No quisiera… no quiero por nada en el mundo que a lo largo de tu caída te sientas culpable.

Ignora, por favor, las voces que calibran acerca de hasta qué punto fue mala suerte al romperse la barandilla, egoísmo al no ponerte en el lugar de tus pobres padres, tortura contra ti misma convertida en obcecación o efecto de las sustancias con que tus arterias estaban engañando el cerebro.

Los sesenta y ocho años que suma mi edad me han dado para estar presente en la agonía de personas queridas. A buen seguro la despedida de mi madre fue quien me descubriera que el mayor favor que podemos hacer a lo largo de ese trance es el acompañamiento.

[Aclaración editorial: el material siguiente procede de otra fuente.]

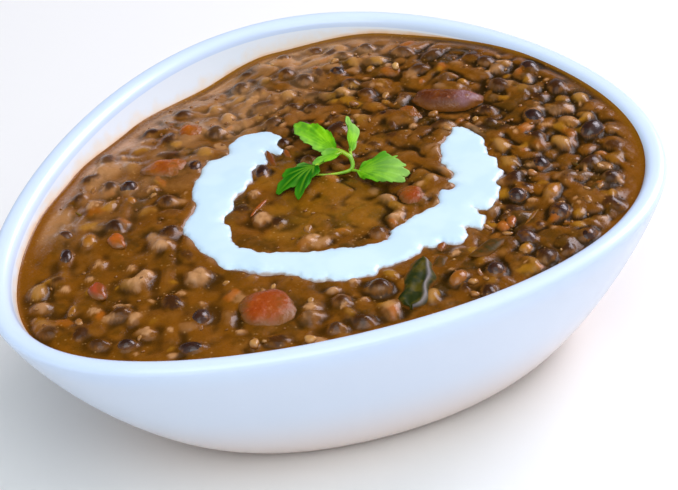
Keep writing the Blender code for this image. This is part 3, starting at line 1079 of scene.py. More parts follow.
@dataclass
class Pantry:
    """All the small pieces in the dal: the ones with known places, and many others round them."""

    level: DalLevel
    keep_off: Callable[[np.ndarray, np.ndarray], np.ndarray]
    seed: int = 7
    sunk_from: float = 0.18
    spots: dict[Kind, list[Spot]] = field(default_factory=lambda: {kind: [] for kind in Kind})
    mounds: list[tuple[Spot, list[Spot]]] = field(default_factory=list)

    # thickness as a share of the width, and lift as a share of the thickness
    STANCE = {Kind.DARK: (0.92, -0.02), Kind.GOLD: (0.92, -0.02), Kind.HERB: (0.3, 0.0)}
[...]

Nada de mentiras piadosas. Moribundo pero no por ello cretino. Flaco consuelo es repetirle que se encuentra muy bien y que la sanación aguarda tras la primera esquina.

Acompañamiento. Nada más que acompañamiento.

Permanecer a su lado, sus manos entrelazadas con las nuestras. Hablarle mientras el silencio recoge los ecos de un “Estoy a tu lado…. Aquí me tienes… No estás sola”.

La calma convertida en sinónimo de cercanía.

La despedida de la vida con cuanta dignidad sea posible. Serenidad, ternura y verdad. Tal vez, ¿por qué no?, la magia del amor.

Finiquitado mi desempeño laboral y desde la condición de jubilado dejo constancia de que si algo he aprendido trabajando ha sido que las gentes reas del infortunio el primer anhelo que albergan en su corazón es el de saberse y sentirse escuchadas.

Craso error el de los que, como yo, hemos trabajado al servicio de víctimas de la desesperanza. El consejo, por acertado que sea, poco calado anuncia si no va precedido y siempre hermanado con la escucha.

Ya sé que nadie nos ha presentado y, por supuesto, que es demasiado tarde. Sin embargo, quiero, en la medida que pueda, llegar hasta ti a lo largo de ese trecho que separa el balcón en tu casa de la acera. El convencimiento de que me tienes cerca.

Seguro estoy que, a tu manera levantaste una vida y que hiciste cuanto pudiste por sofocar el incendio de la desolación.

Fuera ya de todo tiempo permanezco a la escucha.